Beverage centers focus on drink-specific features — glass doors for display, tiered can racks, bottle cradles, soft LED accent lighting, digital temperature displays, and lockable doors (useful for homes with children or office environments). The feature set is narrow but deeply optimized for one purpose.
Energy Use
| Type | Annual kWh | Estimated Annual Cost |
|---|---|---|
| Beverage Center | 200 - 350 kWh | $25 - $45 |
| Shallow Depth Refrigerator | 400 - 650 kWh | $50 - $85 |
The counter-depth refrigerator uses more energy because it cools a far larger interior with both a fridge and freezer section. The beverage center is a modest energy addition — adding one alongside your main fridge increases total kitchen cooling cost by $25 to $45 per year.
Pricing
| Type | Budget | Mid-Range | Premium |
|---|---|---|---|
| Beverage Center | $150 - $350 | $350 - $700 | $700 - $1,800 |
| Shallow Depth Refrigerator | $1,500 - $2,200 | $2,200 - $3,500 | $3,500 - $5,000+ |
These are entirely different price categories. A counter-depth refrigerator is a major kitchen appliance investment. A beverage center is an accessory appliance. Many homeowners purchase both — the counter-depth fridge as the primary unit and the beverage center as a supplementary drink station.
Installation
Shallow depth refrigerators install like any full-size fridge — position in the kitchen cutout, connect the water line for the ice maker, plug in, and level. The reduced depth makes installation easier in tight kitchens because the unit slides further into the alcove.

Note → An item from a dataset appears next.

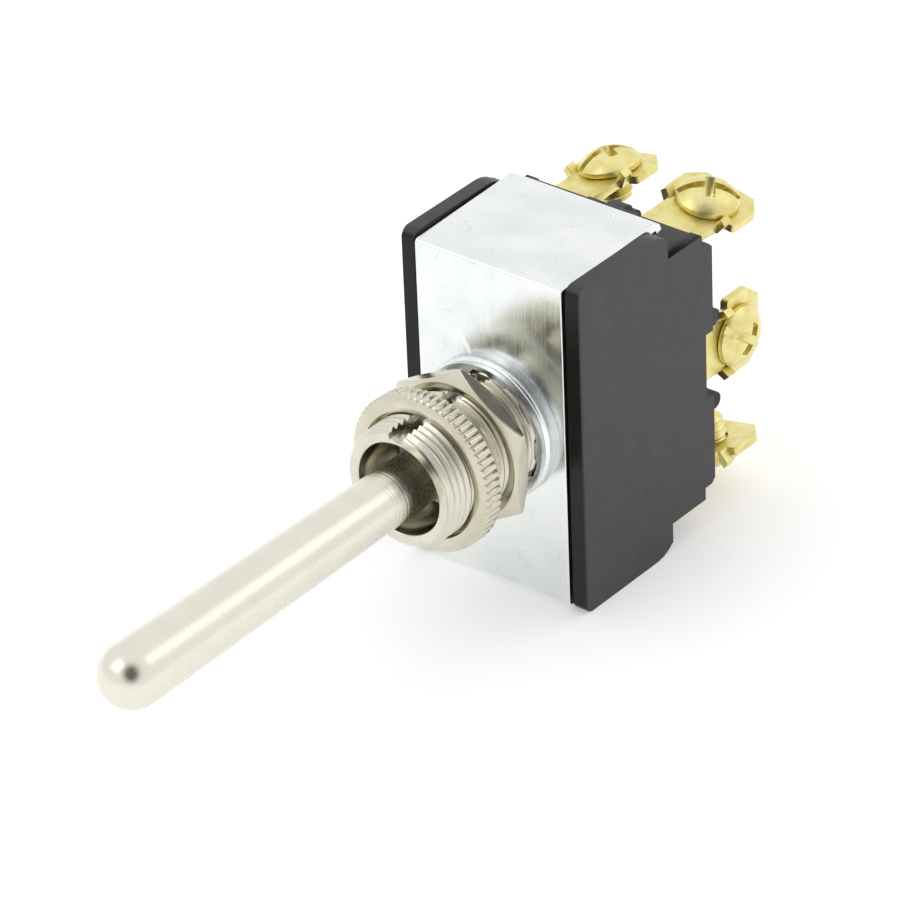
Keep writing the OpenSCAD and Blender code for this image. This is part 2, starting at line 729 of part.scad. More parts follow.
// Domed binding head with a slot across its whole width and a cross recess
module screw(turn) {
    r = head_d / 2;
    rise = head_h - rim_h;
    dome_r = (r * r + rise * rise) / 2 / rise;
    dome_a = asin(r / dome_r);
    color([0.9, 0.83, 0.52]) translate([0, screw_y, 0]) rotate([0, 0, turn]) difference() {
        rotate_extrude() polygon(concat([[0, -shank_len], [shank_d / 2 - 0.4, -shank_len],
                [shank_d / 2, 0.4 - shank_len], [shank_d / 2, 0.03], [r - 0.15, 0.03],
                [r, 0.18], [r, rim_h]],
            [for (i = [1:6]) let (a = dome_a * (1 - i / 6))
                [dome_r * sin(a), head_h - dome_r + dome_r * cos(a)]]));
        translate([-r - 1, -slot_w / 2, rim_h - 0.05]) cube([2 * r + 2, slot_w, head_h]);
        intersection() {
            union() {
                translate([-cross_w / 2, -cross_reach, 0.1]) cube([cross_w, 2 * cross_reach, 3]);
                translate([-cross_reach, -cross_w / 2, 0.1]) cube([2 * cross_reach, cross_w, 3]);
            }
            translate([0, 0, 0.25]) cylinder(r1 = cross_w / 2, r2 = cross_reach + 0.3, h = head_h);
        }
    }
}

module end_screw(turn) {
    end_place() screw(turn);
}

module side_screw(turn) {
    side_place() screw(turn);
}

case();
frame();
bushing();
hex_nut();
ring_nut();
lock_washer();
lever();
pivot_pin();
insulator();
plunger_carrier();
plunger(-1);  // plunger_left
plunger(1);  // plunger_right
spring(-1);  // spring_left
spring(1);  // spring_right
rocker(-1);  // rocker_left
rocker(1);  // rocker_right
fulcrum(-1);  // fulcrum_left
fulcrum(1);  // fulcrum_right
at_end(-1, 1) moving_contact();  // moving_contact_upper_left
at_end(1, 1) moving_contact();  // moving_contact_upper_right
at_end(-1, -1) moving_contact();  // moving_contact_lower_left
at_end(1, -1) moving_contact();  // moving_contact_lower_right
at_end(-1, 1) fixed_contact();  // fixed_contact_upper_left
at_end(1, 1) fixed_contact();  // fixed_contact_upper_right
at_end(-1, -1) fixed_contact();  // fixed_contact_lower_left
at_end(1, -1) fixed_contact();  // fixed_contact_lower_right
at_end(-1, 1) end_terminal();  // terminal_upper_left
at_end(1, 1) end_terminal();  // terminal_upper_right
at_end(-1, 1) side_terminal();  // terminal_middle_left
side_terminal();  // terminal_middle_right
at_end(-1, -1) end_terminal();  // terminal_lower_left
at_end(1, -1) end_terminal();  // terminal_lower_right
at_end(-1, 1) end_screw(upper_turns[0]);  // screw_upper_left
at_end(1, 1) end_screw(upper_turns[1]);  // screw_upper_right
at_end(-1, 1) side_screw(middle_turns[0]);  // screw_middle_left
side_screw(middle_turns[1]);  // screw_middle_right
at_end(-1, -1) end_screw(lower_turns[0]);  // screw_lower_left
at_end(1, -1) end_screw(lower_turns[1]);  // screw_lower_right
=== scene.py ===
import json
import math
import bmesh
import bpy
import numpy as np
from mathutils import Matrix, Vector


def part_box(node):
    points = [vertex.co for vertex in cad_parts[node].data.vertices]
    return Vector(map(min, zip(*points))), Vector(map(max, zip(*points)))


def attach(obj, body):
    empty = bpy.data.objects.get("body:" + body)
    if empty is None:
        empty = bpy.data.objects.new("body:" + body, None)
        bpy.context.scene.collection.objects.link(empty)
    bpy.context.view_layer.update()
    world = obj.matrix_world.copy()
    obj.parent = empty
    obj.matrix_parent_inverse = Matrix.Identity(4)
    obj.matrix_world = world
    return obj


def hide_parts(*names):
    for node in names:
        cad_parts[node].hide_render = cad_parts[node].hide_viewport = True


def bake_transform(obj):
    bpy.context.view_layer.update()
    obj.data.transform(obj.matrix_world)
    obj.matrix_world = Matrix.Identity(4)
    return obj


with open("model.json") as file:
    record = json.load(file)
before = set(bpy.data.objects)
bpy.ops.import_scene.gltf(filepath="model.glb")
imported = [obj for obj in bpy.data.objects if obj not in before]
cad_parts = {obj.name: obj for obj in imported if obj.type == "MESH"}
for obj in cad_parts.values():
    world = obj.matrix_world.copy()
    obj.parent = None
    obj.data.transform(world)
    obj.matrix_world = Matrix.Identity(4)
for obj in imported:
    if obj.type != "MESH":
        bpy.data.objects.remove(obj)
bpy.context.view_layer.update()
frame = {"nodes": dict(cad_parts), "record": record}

MM = 0.001
TURN = 2 * math.pi
MERGE = 1e-6                          # points of a CAD copy closer than this are one point
CAD_NODES = frame["nodes"]
MOUNTS = {m["name"]: m for m in frame["record"]["mounts"]}

# ---- Places, taken from the CAD nodes' boxes ----

BUSHING_LOW, BUSHING_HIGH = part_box("bushing")
RING_LOW, RING_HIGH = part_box("ring_nut")
HEX_LOW, HEX_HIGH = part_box("hex_nut")
LEVER_LOW, LEVER_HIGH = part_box("lever")
CASE_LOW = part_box("case")[0]
FRAME_LOW, FRAME_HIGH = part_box("frame")

# ---- Sizes of the bushing ----

THREAD_PITCH = 25.4 / 32 * MM         # both the bushing and the number 6 screws are 32 to the inch
THREAD_DEPTH = 0.42 * MM
THREAD_R = 5.95 * MM
THREAD_CREST = 0.08                   # half the flat crest, as a share of half a pitch
THREAD_FLANK = 0.8                    # what one flank takes of half a pitch
BUSHING_CHAMFER = 0.45 * MM
KEYWAY_HALF = 0.9 * MM
KEYWAY_FLOOR = 5.0 * MM
KEYWAY_END = 4.5 * MM
MOUTH_R = 4.56 * MM
MOUTH_DEPTH = 5.9 * MM
MOUTH_LAND = 1.6 * MM
MOUTH_ROUND = 0.22 * MM
MOUTH_LIP = 0.5 * MM
SEAT_R = 3.62 * MM
FLANGE_R = 6.35 * MM
FLANGE_T = 1.0 * MM
FLANGE_CHAMFER = 0.25 * MM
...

Beverage centers install as freestanding or built-in under-counter units. Built-in models require a cabinet opening with proper ventilation and a standard outlet. No plumbing needed. Installation is simpler and faster than a full-size fridge.
Pairing Strategy
The most common scenario is not choosing between these appliances — it is using both together. A counter-depth refrigerator handles all food storage with a streamlined kitchen profile. A beverage center offloads drinks from the main fridge, freeing food shelves and providing a dedicated drink station in a home bar, kitchen island, or entertaining area.

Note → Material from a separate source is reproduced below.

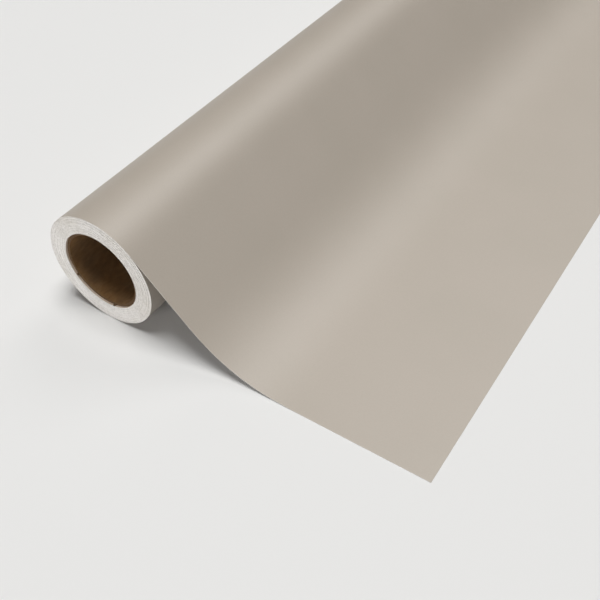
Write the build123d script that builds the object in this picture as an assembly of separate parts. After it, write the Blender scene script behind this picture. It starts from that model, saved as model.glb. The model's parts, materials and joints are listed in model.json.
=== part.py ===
from build123d import *

import os
from math import cos, radians, sin

# Half-width roll of coated seamless backdrop paper on a spiral-wound board core, lying on a floor
# with its leading end drawn off over the top of the roll.
#
# Frame: millimetres. The roll's axis is Y, the drawn-off sheet runs towards +X and +Z is up. The
# origin is the centre of the core's bore, half way along the roll, so the floor is at z = -ROLL_R.

# --- driving dimensions ---------------------------------------------------------------------------

SHEET_WIDTH = 1350.0  # half-width seamless paper, as cut
SHEET_THICKNESS = 0.3

CORE_BORE_R = 28.6  # a 57 mm (2 1/4 in) bore, a size that crossbars and expanding end plugs fit
CORE_PLIES = ("core_liner", "core_ply_1", "core_ply_2", "core_ply_3", "core_ply_4", "core_wrap")
PLY_PITCH = 0.37  # one ply of kraft board with its film of glue
GLUE_LINE = 0.03
CORE_RECESS = 1.5  # each end of the core stops this far inside the paper's edge

ROLL_R = 44.5  # over the outermost turn
TURN_PITCH = 0.29  # radial growth of one turn, set so that the roll holds about 11 m

TAPE_WIDTH = 25.0  # strip along the core that holds the paper's inner end
TAPE_THICKNESS = 0.2
TAPE_ANGLE = 200.0  # where the strip sits round the core, from +X towards +Z

LEAVE_ANGLE = 44.0  # where the sheet leaves the roll, from +X towards +Z
BEND_R = 136.0  # underside of the curve that brings the sheet down flat on the floor
BEND_SOLIDS = 4  # the curve is made of this many lengths, each nearly flat
DRAWN_LENGTH = 247.7  # from the line where the sheet leaves the roll to its leading edge
ROLL_CLEARANCE = 0.35  # between the turning roll and the sheet that leaves it
SHEET_GAP = 0.3  # between the still and the travelling lengths of the sheet

# --- what follows from them -----------------------------------------------------------------------

CORE_LENGTH = SHEET_WIDTH - 2 * CORE_RECESS
CORE_R = CORE_BORE_R + len(CORE_PLIES) * PLY_PITCH
FLOOR_Z = -ROLL_R

# Unit vectors in the XZ plane: out of the roll where the sheet leaves it, and along the sheet.
OUT = Vector(cos(radians(LEAVE_ANGLE)), sin(radians(LEAVE_ANGLE)))
ALONG = Vector(OUT.Y, -OUT.X)

# The bend's centre lies BEND_R above the floor and BEND_R out from the underside of the slope.
LEAVE_R = ROLL_R + ROLL_CLEARANCE
BEND_CENTRE_Z = FLOOR_Z + BEND_R
BEND_CENTRE = Vector((LEAVE_R + BEND_R - OUT.Y * BEND_CENTRE_Z) / OUT.X, BEND_CENTRE_Z)
BEND_ANGLE = 90.0 - LEAVE_ANGLE
SLOPE_LENGTH = BEND_CENTRE.dot(ALONG)
BEND_LENGTH = radians(BEND_ANGLE) * BEND_R
LEADING_EDGE_X = BEND_CENTRE.X + DRAWN_LENGTH - SLOPE_LENGTH - BEND_LENGTH


# --- shapes ---------------------------------------------------------------------------------------


def along_roll(section, length):
    """A section drawn in the XZ plane, carried half its length each way along the roll's axis."""
    return extrude(Plane.XZ * section, amount=length / 2, both=True)


def ring(inner_r, outer_r, length):
    """A plain tube round the roll's axis."""
    return along_roll(Circle(outer_r) - Circle(inner_r), length)


def arc_band(centre, inner_r, outer_r, start_angle, sweep, length):
    """A curved band between two radii about a centre in the XZ plane."""
    inner = CenterArc(centre, inner_r, start_angle, sweep)
    outer = CenterArc(centre, outer_r, start_angle, sweep)
    outline = [inner, Line(inner @ 1, outer @ 1), outer, Line(outer @ 0, inner @ 0)]
    return along_roll(make_face(outline), length)


def core_plies():
    """The core's plies, from the liner in the bore to the smooth outer wrap, glued on each other."""
    plies = {}
    for turn, name in enumerate(CORE_PLIES):
        inner_r = CORE_BORE_R + turn * PLY_PITCH
        plies[name] = ring(inner_r, inner_r + PLY_PITCH - GLUE_LINE, CORE_LENGTH)
    return plies


def start_tape():
    """The strip of tape along the core that holds the paper's inner end."""
    sweep = TAPE_WIDTH / radians(1) / CORE_R
    start = TAPE_ANGLE - sweep / 2
    return arc_band((0, 0), CORE_R, CORE_R + TAPE_THICKNESS, start, sweep, CORE_LENGTH)


def wound_paper(tape):
    """All the turns still on the core, as one pack, with the first turn bridging the tape."""
    return ring(CORE_R, ROLL_R, SHEET_WIDTH) - tape


def sheet_slope():
    """The straight run of sheet from the roll's shoulder towards the floor."""
    under_start = OUT * LEAVE_R
    under_end = under_start + ALONG * SLOPE_LENGTH
    over_start = under_start + OUT * SHEET_THICKNESS
    over_end = under_end + OUT * SHEET_THICKNESS
    outline = Polyline(under_start, under_end, over_end, over_start, close=True)
    return along_roll(make_face(outline), SHEET_WIDTH)


def sheet_bend():
    """The run of sheet that curves from the slope to lie flat, as equal lengths end to end."""
    centre = (BEND_CENTRE.X, BEND_CENTRE.Y)
    sweep = BEND_ANGLE / BEND_SOLIDS
    starts = [180.0 + LEAVE_ANGLE + i * sweep for i in range(BEND_SOLIDS)]
    radii = (BEND_R - SHEET_THICKNESS, BEND_R)
    return Compound([arc_band(centre, *radii, start, sweep, SHEET_WIDTH) for start in starts])


def sheet_apron():
    """The flat run of sheet on the floor, up to the leading edge."""
    start_x = BEND_CENTRE.X + SHEET_GAP
    size = (LEADING_EDGE_X - start_x, SHEET_WIDTH, SHEET_THICKNESS)
    return Pos(start_x, 0, FLOOR_Z) * Box(*size, align=(Align.MIN, Align.CENTER, Align.MIN))


# --- the assembly ---------------------------------------------------------------------------------


def main():
    tape = start_tape()
    nodes = core_plies()
    nodes["start_tape"] = tape
    nodes["wound_paper"] = wound_paper(tape)
    nodes["sheet_slope"] = sheet_slope()
    nodes["sheet_bend"] = sheet_bend()
    nodes["sheet_apron"] = sheet_apron()

    os.makedirs("parts", exist_ok=True)
    for name, shape in nodes.items():
        export_step(shape, f"parts/{name}.step")

    turns = (ROLL_R - CORE_R) / TURN_PITCH
    wound_length = turns * (ROLL_R + CORE_R) * radians(180)
    print(f"{turns:.0f} turns, {wound_length / 1000:.1f} m wound, leading edge at x = {LEADING_EDGE_X:.1f}")


main()
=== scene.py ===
import json
from math import cos, pi, radians, sin, tau

import bmesh
import bpy
import numpy as np
from mathutils import Euler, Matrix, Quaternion, Vector


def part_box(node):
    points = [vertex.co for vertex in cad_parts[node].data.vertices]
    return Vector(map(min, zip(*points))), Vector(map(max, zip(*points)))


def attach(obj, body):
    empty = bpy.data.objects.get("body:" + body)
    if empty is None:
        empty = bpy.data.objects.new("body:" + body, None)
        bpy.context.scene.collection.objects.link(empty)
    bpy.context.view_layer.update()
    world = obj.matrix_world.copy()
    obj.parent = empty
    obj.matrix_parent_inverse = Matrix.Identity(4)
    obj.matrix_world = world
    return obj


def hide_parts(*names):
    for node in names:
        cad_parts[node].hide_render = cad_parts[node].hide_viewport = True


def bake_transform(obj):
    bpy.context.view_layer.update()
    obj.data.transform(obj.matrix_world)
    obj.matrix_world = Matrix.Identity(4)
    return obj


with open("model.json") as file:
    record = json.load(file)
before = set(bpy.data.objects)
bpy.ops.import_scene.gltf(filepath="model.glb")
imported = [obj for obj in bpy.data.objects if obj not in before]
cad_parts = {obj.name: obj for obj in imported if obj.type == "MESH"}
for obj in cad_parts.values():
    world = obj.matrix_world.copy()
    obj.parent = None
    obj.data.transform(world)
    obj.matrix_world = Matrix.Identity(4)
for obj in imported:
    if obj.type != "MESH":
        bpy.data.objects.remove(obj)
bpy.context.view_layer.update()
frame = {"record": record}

MM = 0.001

# --- sizes from the frame ------------------------------------------------------------------------

ROLL_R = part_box("wound_paper")[1].x
HALF_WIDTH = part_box("wound_paper")[1].y
CORE_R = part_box("core_wrap")[1].x
CORE_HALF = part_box("core_wrap")[1].y
BORE_R = frame["record"]["mounts"][0]["dims"]["r_mm"] * MM
FLOOR_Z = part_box("sheet_apron")[0].z
LEADING_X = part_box("sheet_apron")[1].x
FLAT_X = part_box("sheet_bend")[1].x

CORE_PLIES = ("core_liner", "core_ply_1", "core_ply_2", "core_ply_3", "core_ply_4", "core_wrap")
LINER, WRAP = CORE_PLIES[0], CORE_PLIES[-1]

# --- the paper -----------------------------------------------------------------------------------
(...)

This pairing recovers the storage capacity lost by choosing counter-depth over standard-depth. The 3 to 5 cubic feet of interior space sacrificed for a flush profile is matched or exceeded by a mid-size beverage center's 3 to 5.5 cubic feet of dedicated drink storage.
Who Should Buy Which
Buy a shallow depth refrigerator as your primary kitchen fridge if you want a clean, flush look with countertops and full food storage capability. It replaces any standard refrigerator while improving kitchen aesthetics.
Buy a beverage center as a supplement when you want dedicated drink storage outside the main fridge — especially if your counter-depth model runs out of room for beverages alongside groceries.